Stefano De Martis
Nelle ultime battute della legislatura il Consiglio dei ministri ha varato all’unanimità il terzo decreto-legge contenente misure di sostegno per fronteggiare gli effetti della crisi energetica. Con il decreto aiuti-ter vengono messi in campo per famiglie e imprese altri 14 miliardi, che “si aggiungono – ha spiegato Mario Draghi in conferenza stampa – ai quasi 50 dei mesi scorsi”. Nel complesso, ha sottolineato ancora il premier dimissionario (che a una domanda sull’ipotetica possibilità di un secondo mandato post-elettorale ha risposto seccamente “no”), il valore dei sostegni è pari al 3,5% del Prodotto interno lordo e quindi l’Italia è “tra i Paesi che hanno speso di più in Europa”.

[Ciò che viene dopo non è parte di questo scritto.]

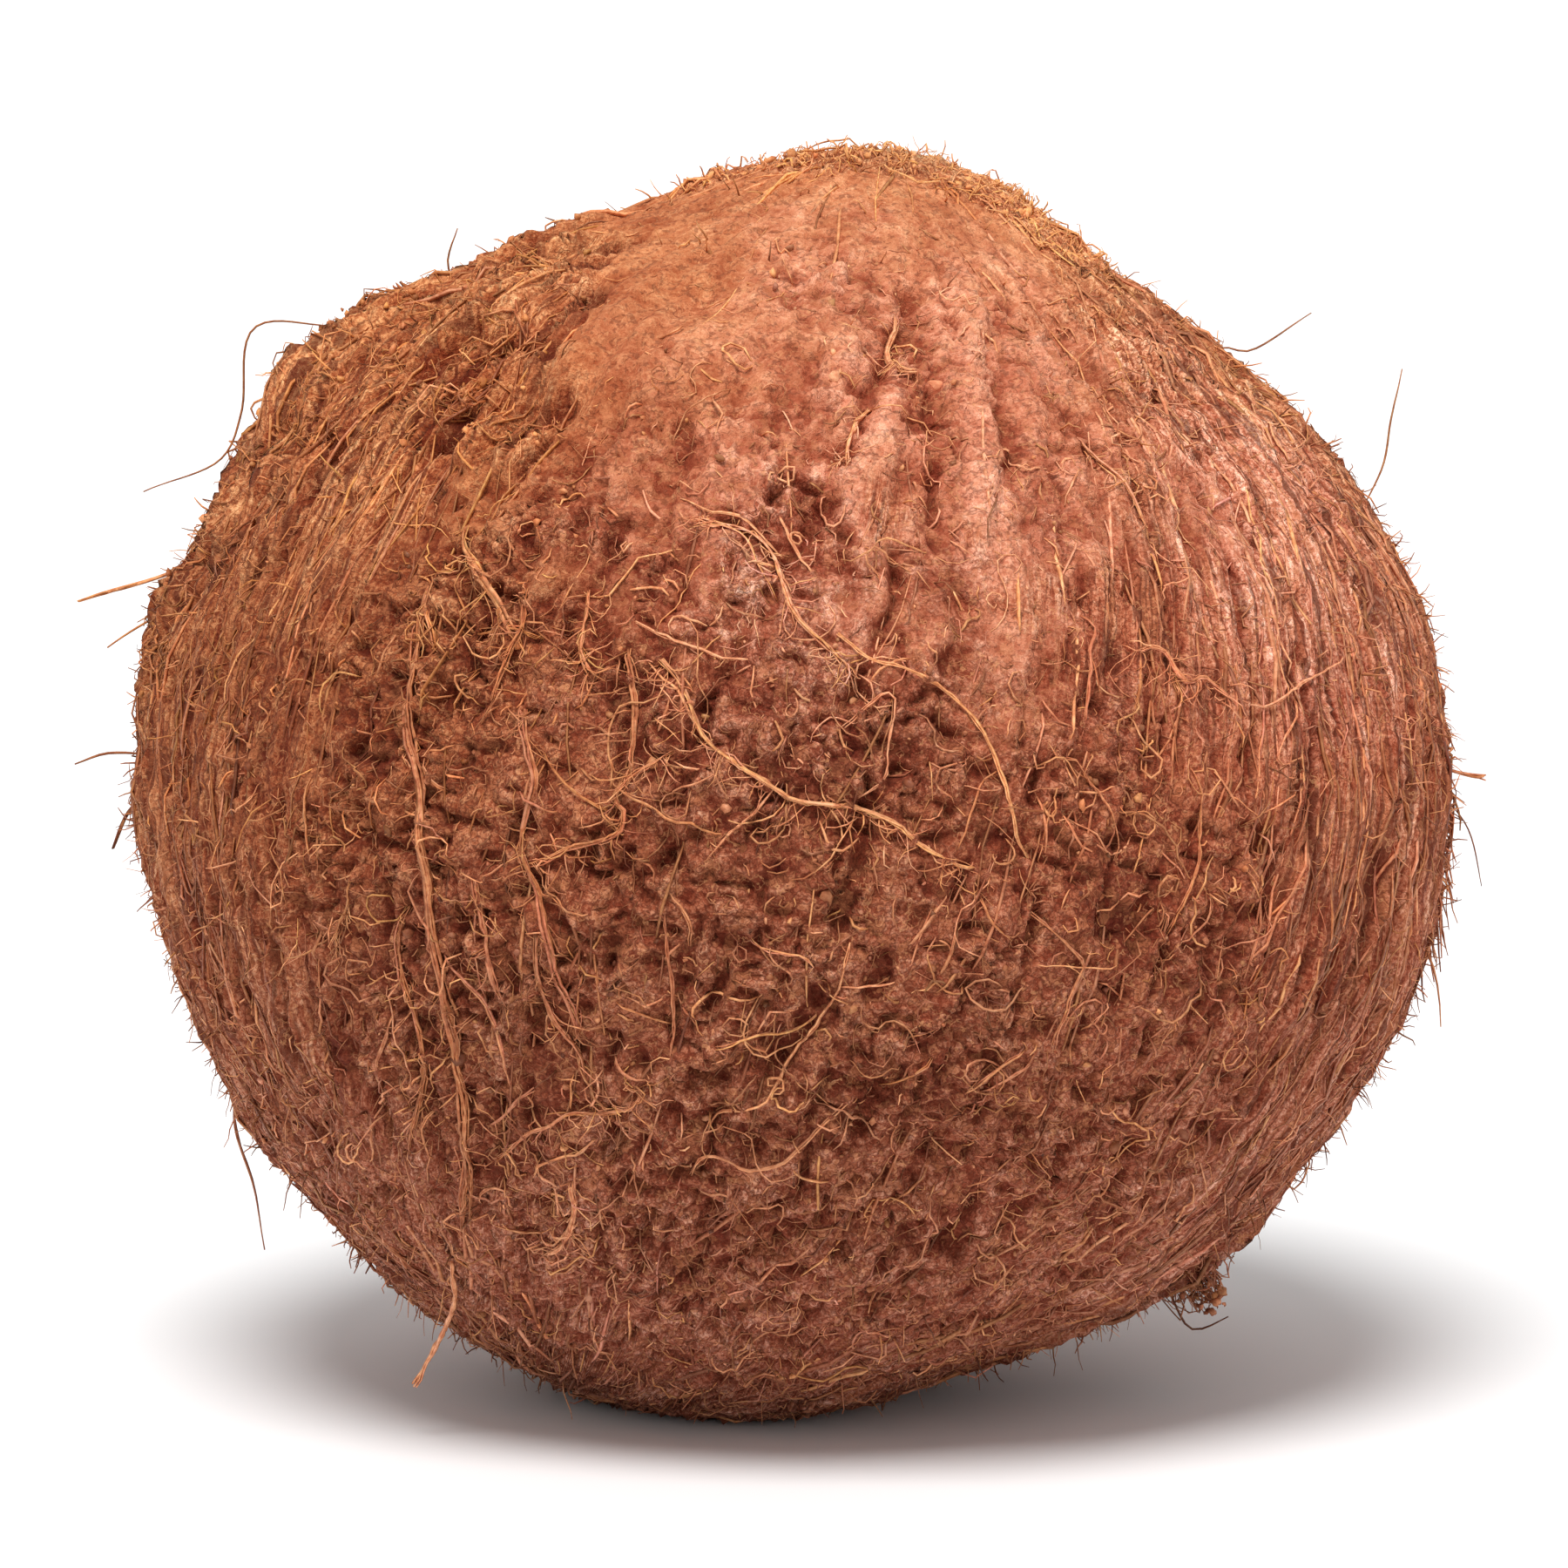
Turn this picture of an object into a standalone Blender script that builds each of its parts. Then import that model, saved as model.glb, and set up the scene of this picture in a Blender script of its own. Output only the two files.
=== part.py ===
"""A semi-husked coconut: one nut, wrapped in its coir, with ridges, grooves and loose strands.

Metres, +Z up. The origin is the centre of the small flat spot that the nut rests on.
The front of the nut faces -Y.
"""

import math
from itertools import product

import bmesh
import bpy
import numpy as np

MM = 0.001
NAME = "coconut"

# The nut's middle, above and beside the flat spot that it rests on, and its mean radius.
CENTRE = np.array([5.0, 0.0, 56.2]) * MM
MEAN_RADIUS = 58.0 * MM

# Outline: angle down from the top in degrees, then the radius in mm towards +X and towards -X.
OUTLINE = (
    (0, 57.0, 57.0),
    (10, 58.7, 55.0),
    (20, 57.6, 53.9),
    (30, 55.5, 55.2),
    (40, 54.9, 57.2),
    (50, 55.8, 57.9),
    (60, 57.6, 58.6),
    (75, 59.5, 58.9),
    (90, 60.0, 59.4),
    (105, 59.7, 58.7),
    (120, 58.2, 58.0),
    (135, 57.6, 57.6),
    (150, 56.0, 58.2),
    (165, 55.7, 59.0),
    (180, 57.4, 57.4),
)
OUTLINE_STEP = 2.5
OUTLINE_SOFTENING = 3

# The coir runs from the tuft at the top to the base, which lies low on the -X side.
TUFT = np.array([0.15, -0.03, 1.0])
BASE = np.array([-0.33, -0.20, -0.92])

# The body's mesh: its seams run along the fibres, one vertex on each ridge and one in each furrow.
RIDGES = 80
RINGS = 20
# Ridges: even ones, and uneven ones that fade in and out along the coir.
EVEN_HEIGHT = 0.5 * MM
UNEVEN_HEIGHT = 1.3 * MM
UNEVEN_RUN = 16.0 * MM
LUMP_HEIGHT = 0.9 * MM
LUMP_SIZE = 17.0 * MM
WORN_SIZE = 19.0 * MM

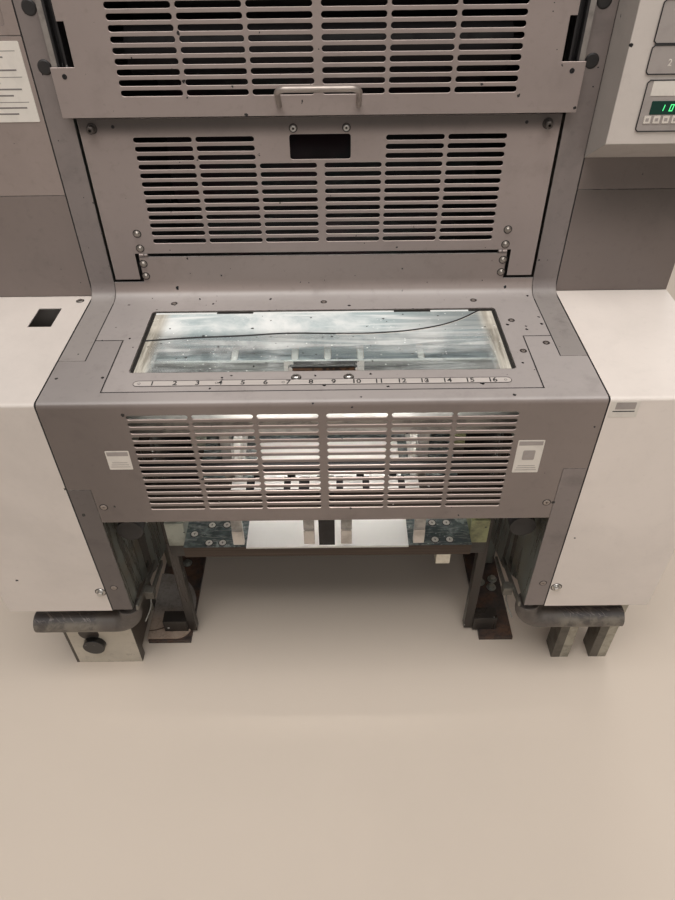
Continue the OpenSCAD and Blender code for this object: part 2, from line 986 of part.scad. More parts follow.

Nel decreto si estende il credito d’imposta alle imprese più piccole e si assicura la garanzia statale ai prestiti alle imprese in difficoltà per il caro-bollette (in pratica si tratta della possibilità di rateizzare). Un bonus una tantum di 150 euro verrà erogato a chi ha redditi inferiori ai 20 mila euro lordi annui, compresi i pensionati (una platea di circa 22 milioni di cittadini). Altri stanziamenti riguardano il sistema sanitario, il settore agricolo e quello sportivo, il trasporto pubblico locale, il terzo settore e in particolare gli enti che gestiscono servizi per i disabili, le scuole paritarie. Prorogata la riduzione delle accise su gasolio e benzina.
Draghi ha tenuto a rimarcare che non è stato necessario fare nuovo deficit. L’indebitamento, gli ha fatto eco il ministro dell’Economia Daniele Franco, resta quello indicato a suo tempo nei documenti di programmazione (Def e Nadef) in quanto “le coperture del decreto derivano dalle maggiori entrate, dalla razionalizzazione delle poste di bilancio e dal meccanismo di compensazione applicato alle fonti rinnovabili”. È stata comunque necessaria l’autorizzazione parlamentare, con un voto a maggioranza assoluta espresso nei giorni scorsi da entrambe le Camere, dato che formalmente si è avuto un aggiornamento di bilancio.
La conversione in legge del decreto aiuti-ter (entro 60 giorni dalla pubblicazione sulla Gazzetta Ufficiale) sarà un compito del nuovo Parlamento eletto il 25 settembre. I decreti-legge, infatti, non decadono nel cambio di legislatura.
Sarà invece convertito in extremis il decreto aiuti-bis che scade il prossimo 8 ottobre e che non solo ha richiesto una gestazione molto faticosa per la controversa questione del Superbonus, ma è stato anche al centro di una sorta di giallo per l’approvazione semi-clandestina in Senato di una norma che introduceva una deroga al tetto di 240 mila euro attualmente previsto per le retribuzioni degli alti dirigenti pubblici. Norma di cui nessuno si è assunto pienamente la paternità ma che ovviamente ha scandalizzato l’opinione pubblica e ha suscitato la riprovazione di Palazzo Chigi e dello stesso Quirinale. Nel passaggio alla Camera la norma è stata soppressa, ma essendo stato modificato il testo licenziato dal Senato il decreto dovrà tornare in questo ramo del Parlamento il prossimo 20 settembre per l’approvazione definitiva.
Tra gli altri provvedimenti approvati dal Consiglio dei ministri anche due decreti attuativi della riforma della concorrenza, uno sul trasporto pubblico locale e l’altro sulla mappatura delle concessioni balneari.